Caring for persons with mental disorders

San Francisco, California—The latest among the many projects of Most Rev. Pablo Virgilio “Ambo” David, Bishop of the Diocese of Kalookan, is about the promotion of mental well-being, prevention of mental disorders, protection of human rights and the care for persons with mental disorders. The main goal is solution to depression and prevention of suicide. He established a team of professional psychiatrists, psychologists and lay people who underwent training to give advice to depressed people, open communication link with them. Phone in consultation would be available to give such advice.

The project Mental Health came about when several months ago, there were news about series of suicide committed by young people. I remember some years ago, suicide was committed by young people but there was an instance when the head of family committed suicide. When our parish priest visited the wake, he was told that the suicide note stated that the head of family had nothing to feed his family due to poverty, so he ended his life. It really broke our heart to hear that poverty was the reason in committing suicide.

The role of the family is very crucial in this situation; they must be sensitive on what the other members are going through life. Known reasons about suicide by teenagers are lack of parental love, feeling of being alone, broken relationship, or frustration in studies. All the reasons for these suicide cases could have been prevented had the family, the community and the victims themselves had been sensitive to what a person is going through.



The World Health Organization defines mental health as a state of well-being in which the individual realizes his or her own abilities, can cope with the normal stresses of life, can work productively and fruitfully, and is able to make a contribution to the community.

Experts say we all have the potential to develop mental health problems, no matter how old we are, whether we are male or female, rich or poor, or which ethnic group we belong to.  The most common types of mental illness are anxiety disorders, mood disorders, and schizophrenia disorders.

The individual has a severe fear or anxiety, which is linked to certain objects or situations. Most people with an anxiety disorder will try to avoid exposure to whatever triggers their anxiety. Constant stressful thoughts (obsessions), and a powerful urge to perform repetitive acts, and post-traumatic stress can occur after going through a traumatic event.

 Mood disorders occurs when patients have significant changes in mood, generally involving either mania (euphoria or elation) or depression.

Schizophrenia disorders normally begins between the ages of 15 and 25. The individual has thoughts that appear fragmented; they also find it hard to process information. It includes delusions, thought disorders, and hallucinations, withdrawal, or lack of motivation.

 Early signs of mental disorder is using illegal drugs; withdrawing from people or activities they would normally enjoy; sleeping or eating too much or too little; feeling as if nothing matters; consistently low energy; confusion; thinking of harming one’s self or others; hearing voices; delusions.



President Rodrigo Roa Duterte signed into law Republic Act No. 11036 or the Philippine Mental Health Law on June 20, 2018; it took effect on July 5, 2018. The implementing rules and regulations were approved last January 2019.

The new law assures protection of the rights and welfare of persons in need of mental health assistance by integrating mental health care system and facilities in major hospitals in Metro Manila and in provincial hospitals across the country.
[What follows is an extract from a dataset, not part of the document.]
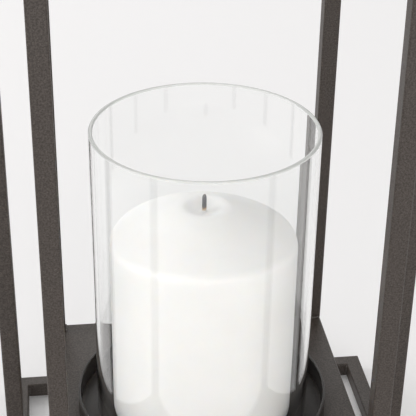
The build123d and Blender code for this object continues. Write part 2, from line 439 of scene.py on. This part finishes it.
# ---------------------------------------------------------------- glass cylinder
glass_lo, glass_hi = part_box("glass_cylinder")
GLASS_R = 60.0 * MM
GLASS_WALL = 2.2 * MM
GLASS_FOOT_R = 0.5 * MM
GLASS_STEPS = 256
GLASS_WANDER = 0.06 * MM
WALL_ROWS = 12      # of faces, up the wall


def glass_wobble(angle, radius, height):
    """Drawn glass is never quite round: the wall wanders inward, by twice GLASS_WANDER at most."""
    p = Vector((math.cos(angle) * 1.4, math.sin(angle) * 1.4, height * 3.0))
    return -GLASS_WANDER * (noise.noise(p) + 1.0), 0.0


def glass_profile():
    """Section of the glass: rounded foot, thin wall, fire-polished rim."""
    rim = GLASS_WALL / 2
    foot = GLASS_FOOT_R
    outside = GLASS_R
    inside = GLASS_R - GLASS_WALL
    bottom, top = glass_lo.z, glass_hi.z
    profile = arc((inside + foot, bottom + foot), foot, 180, 270, 6)
    profile += arc((outside - foot, bottom + foot), foot, 270, 360, 6)
    hold = 0.08 * MM      # rows this close to the curved ends keep the flat wall's normals flat
    wall = [bottom + foot + hold, bottom + foot + 2 * hold]
    wall += [bottom + (top - bottom) * k / WALL_ROWS for k in range(1, WALL_ROWS)]
    wall += [top - rim - 2 * hold, top - rim - hold]
    profile += [(outside, z) for z in wall]
    profile += arc((outside - rim, top - rim), rim, 0, 180, 14)
    profile += [(inside, z) for z in reversed(wall)]
    return profile


verts, faces = lathe(glass_profile(), GLASS_STEPS, (AXIS_X, AXIS_Y), glass_wobble)
cylinder = make_object("glass_chimney", verts, faces, glass, "glass_body")
cylinder.data.materials.append(rim_material())
for polygon in cylinder.data.polygons:
    if polygon.center.z > glass_hi.z - GLASS_WALL / 2:
        polygon.material_index = 1
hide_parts("glass_cylinder")

# ---------------------------------------------------------------- candle
wax_lo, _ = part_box("candle_wax")
WAX_R = 51.0 * MM
WAX_FOOT_R = 4.0 * MM
WAX_STEPS = 192
# Every (radius, height) below is in mm, with heights from the underside of the wax.
SUSTAINER_POCKET = [(0.0, 4.2), (2.9, 4.2), (2.9, 1.0), (9.3, 0.95), (9.3, 0.0)]
UNDERSIDE = [(20.0, 0.0), (35.0, 0.0)]
SHOULDER = [(51.0, 105.5), (50.9, 107.8), (50.4, 109.6), (49.5, 110.9), (48.2, 111.9), (46.0, 113.2)]
CROWN = [(42.0, 115.5), (37.0, 118.2), (31.0, 121.2), (25.5, 123.9), (21.0, 126.1), (17.5, 127.6),
         (14.4, 128.7), (12.0, 128.97)]
WELL = [(10.4, 128.75), (8.8, 128.2), (7.2, 127.5), (5.4, 126.8), (3.2, 126.2), (1.9, 126.1), (1.3, 126.5)]
WICK_HOLE = [(1.15, 125.4), (0.0, 124.4)]


def wax_profile():
    """Open section from the middle of the underside, up the side, over the crown, into the well."""
    base = wax_lo.z
    profile = [(r * MM, base + z * MM) for r, z in SUSTAINER_POCKET + UNDERSIDE]
    profile += arc((WAX_R - WAX_FOOT_R, base + WAX_FOOT_R), WAX_FOOT_R, 270, 360, 8)
    profile += [(WAX_R, base + z * MM) for z in range(10, 104, 6)]
    profile += [(r * MM, base + z * MM) for r, z in spline(SHOULDER + CROWN + WELL, 4) + WICK_HOLE]
    return profile


def fade(value, start, length):
    """0 up to start, rising to 1 over the length."""
    return max(0.0, min(1.0, (value - start) / length))


def wax_wobble(angle, radius, height):
    """Hand-finished wax: the side wanders inward a little and the shoulder stands higher in front."""
    z = height - wax_lo.z
    p = Vector((math.cos(angle), math.sin(angle), height * 16.0))
    side = -0.22 * MM * (noise.noise(p * 1.3) + 1.0) * min(1.0, radius / (40.0 * MM))
    q = Vector((math.cos(angle) * radius * 28, math.sin(angle) * radius * 28, 3.1))
    off_wick = fade(radius, 1.5 * MM, 6.0 * MM)
    sag = -0.35 * MM * (noise.noise(q) + 0.75) * fade(z, 109.0 * MM, 10.0 * MM) * off_wick
    outer = fade(radius, 18.0 * MM, 30.0 * MM) ** 2
    front = max(0.0, -math.sin(angle)) ** 2
    lift = 3.4 * MM * front * outer * fade(z, 90.0 * MM, 18.0 * MM)
    return side, min(0.0, sag) + lift


verts, faces = lathe(wax_profile(), WAX_STEPS, (AXIS_X, AXIS_Y), wax_wobble, closed=False)
candle = make_object("pillar_wax", verts, faces, wax, "candle_body")
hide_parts("candle_wax")


# ---------------------------------------------------------------- wick
wick_lo, wick_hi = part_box("wick")
STRANDS = 4
STRAND_R = 0.66 * MM
STRAND_SIDES = 10
ORBIT = 0.60 * MM           # from the wick's middle to a strand's
TWIST_PITCH = 6.5 * MM
RING_GAP = 0.45 * MM
TIP = 2.5 * MM              # the wick narrows over this length
WICK_FOOT = wax_lo.z + 125.9 * MM      # where it comes out of the wax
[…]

The government has the responsibility to put up mental health care facilities and to provide enough fund for the enactment of the law.  It is expected to be integrated into the coverage of the Philippine Health Insurance Corporation (PhilHealth).

Sections 15 and 16 order government units (city, municipality, and barangay) and academic institutions to provide community-based mental health care facilities and services.      
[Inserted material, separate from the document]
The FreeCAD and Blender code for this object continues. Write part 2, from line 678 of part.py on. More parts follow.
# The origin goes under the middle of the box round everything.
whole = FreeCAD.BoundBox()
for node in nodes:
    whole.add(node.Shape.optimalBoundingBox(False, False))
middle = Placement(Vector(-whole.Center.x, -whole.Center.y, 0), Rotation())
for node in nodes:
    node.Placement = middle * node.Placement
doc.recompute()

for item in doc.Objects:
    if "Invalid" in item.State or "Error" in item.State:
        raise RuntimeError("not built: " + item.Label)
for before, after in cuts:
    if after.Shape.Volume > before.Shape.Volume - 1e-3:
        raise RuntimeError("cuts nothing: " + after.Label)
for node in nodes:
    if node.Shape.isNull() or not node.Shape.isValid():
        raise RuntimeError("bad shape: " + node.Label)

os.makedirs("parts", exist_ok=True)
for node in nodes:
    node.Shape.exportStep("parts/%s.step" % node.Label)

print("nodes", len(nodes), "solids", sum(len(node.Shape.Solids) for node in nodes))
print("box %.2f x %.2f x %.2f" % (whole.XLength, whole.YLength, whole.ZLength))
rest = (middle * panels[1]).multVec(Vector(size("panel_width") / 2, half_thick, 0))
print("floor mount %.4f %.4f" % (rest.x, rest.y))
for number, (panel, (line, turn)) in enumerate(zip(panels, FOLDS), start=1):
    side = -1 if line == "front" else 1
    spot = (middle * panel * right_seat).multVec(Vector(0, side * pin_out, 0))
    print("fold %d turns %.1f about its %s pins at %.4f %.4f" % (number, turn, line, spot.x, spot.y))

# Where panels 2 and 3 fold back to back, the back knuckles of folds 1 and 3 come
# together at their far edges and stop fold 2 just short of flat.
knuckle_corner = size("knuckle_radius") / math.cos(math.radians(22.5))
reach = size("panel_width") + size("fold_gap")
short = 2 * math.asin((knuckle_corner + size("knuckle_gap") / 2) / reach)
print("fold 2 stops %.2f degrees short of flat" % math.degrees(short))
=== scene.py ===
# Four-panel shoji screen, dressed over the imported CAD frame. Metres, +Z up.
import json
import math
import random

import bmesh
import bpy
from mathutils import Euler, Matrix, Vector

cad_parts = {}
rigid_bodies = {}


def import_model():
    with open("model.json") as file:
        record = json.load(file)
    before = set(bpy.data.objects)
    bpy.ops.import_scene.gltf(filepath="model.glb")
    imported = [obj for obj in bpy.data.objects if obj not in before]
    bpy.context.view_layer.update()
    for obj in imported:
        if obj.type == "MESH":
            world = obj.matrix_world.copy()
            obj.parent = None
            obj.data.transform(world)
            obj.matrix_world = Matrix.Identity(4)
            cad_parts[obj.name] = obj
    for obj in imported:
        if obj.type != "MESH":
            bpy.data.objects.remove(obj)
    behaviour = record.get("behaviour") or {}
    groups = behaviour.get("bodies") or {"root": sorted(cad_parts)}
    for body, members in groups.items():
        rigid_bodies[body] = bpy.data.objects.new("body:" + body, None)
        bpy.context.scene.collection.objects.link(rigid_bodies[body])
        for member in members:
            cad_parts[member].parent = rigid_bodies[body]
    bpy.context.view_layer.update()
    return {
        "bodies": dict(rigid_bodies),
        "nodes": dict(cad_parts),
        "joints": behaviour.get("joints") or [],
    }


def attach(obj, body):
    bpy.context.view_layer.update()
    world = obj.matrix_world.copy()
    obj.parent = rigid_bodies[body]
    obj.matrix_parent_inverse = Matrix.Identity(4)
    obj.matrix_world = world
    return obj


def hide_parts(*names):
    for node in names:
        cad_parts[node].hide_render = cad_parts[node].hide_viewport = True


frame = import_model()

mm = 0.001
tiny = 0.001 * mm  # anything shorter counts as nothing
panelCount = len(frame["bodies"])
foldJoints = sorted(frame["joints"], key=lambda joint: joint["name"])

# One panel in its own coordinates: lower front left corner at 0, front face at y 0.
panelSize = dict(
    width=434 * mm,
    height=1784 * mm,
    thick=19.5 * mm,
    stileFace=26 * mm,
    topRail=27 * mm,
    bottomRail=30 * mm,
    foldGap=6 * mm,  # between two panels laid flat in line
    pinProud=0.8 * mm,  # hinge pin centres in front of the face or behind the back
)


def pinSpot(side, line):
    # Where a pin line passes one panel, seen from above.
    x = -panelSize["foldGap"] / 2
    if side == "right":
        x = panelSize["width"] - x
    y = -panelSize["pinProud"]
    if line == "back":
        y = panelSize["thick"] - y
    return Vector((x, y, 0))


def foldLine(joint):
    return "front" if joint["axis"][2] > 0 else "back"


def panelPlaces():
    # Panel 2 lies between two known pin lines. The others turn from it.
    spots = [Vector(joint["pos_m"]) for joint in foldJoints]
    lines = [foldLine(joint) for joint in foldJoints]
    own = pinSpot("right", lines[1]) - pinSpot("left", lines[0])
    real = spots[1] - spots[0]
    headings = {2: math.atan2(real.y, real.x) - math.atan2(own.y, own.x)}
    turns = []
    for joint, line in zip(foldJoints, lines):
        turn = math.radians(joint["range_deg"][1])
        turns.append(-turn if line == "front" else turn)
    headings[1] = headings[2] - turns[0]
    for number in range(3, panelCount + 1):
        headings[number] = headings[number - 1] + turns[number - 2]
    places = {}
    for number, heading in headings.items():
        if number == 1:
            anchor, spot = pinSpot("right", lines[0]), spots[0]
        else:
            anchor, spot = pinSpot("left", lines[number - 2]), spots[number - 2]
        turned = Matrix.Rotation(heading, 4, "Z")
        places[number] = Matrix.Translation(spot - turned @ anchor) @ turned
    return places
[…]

These units must also create their own program in accordance to the guidelines set by the Philippine Council for Mental Health that individuals with suicidal tendencies exhibit depressed moods, their hygiene and grooming deteriorating, their focus waning, irritable, guilty, and verbalizes self-harm. Pending the government’s setting up mental health facilities, programs and services, we can do our share by taking active role, by listening and caring for individuals who are vulnerable to suffer depression. In so doing, we save lives.



Please allow me to greet a very Happy Birthday to four members of our family who are celebrating their birthday this October—my brother Roberto “Bobby” Santiago and his son Patrick Robby, my nephew Michael Gerald Rosales and my grandnephew Guillaume Charleroi “C2” Rosales Castro.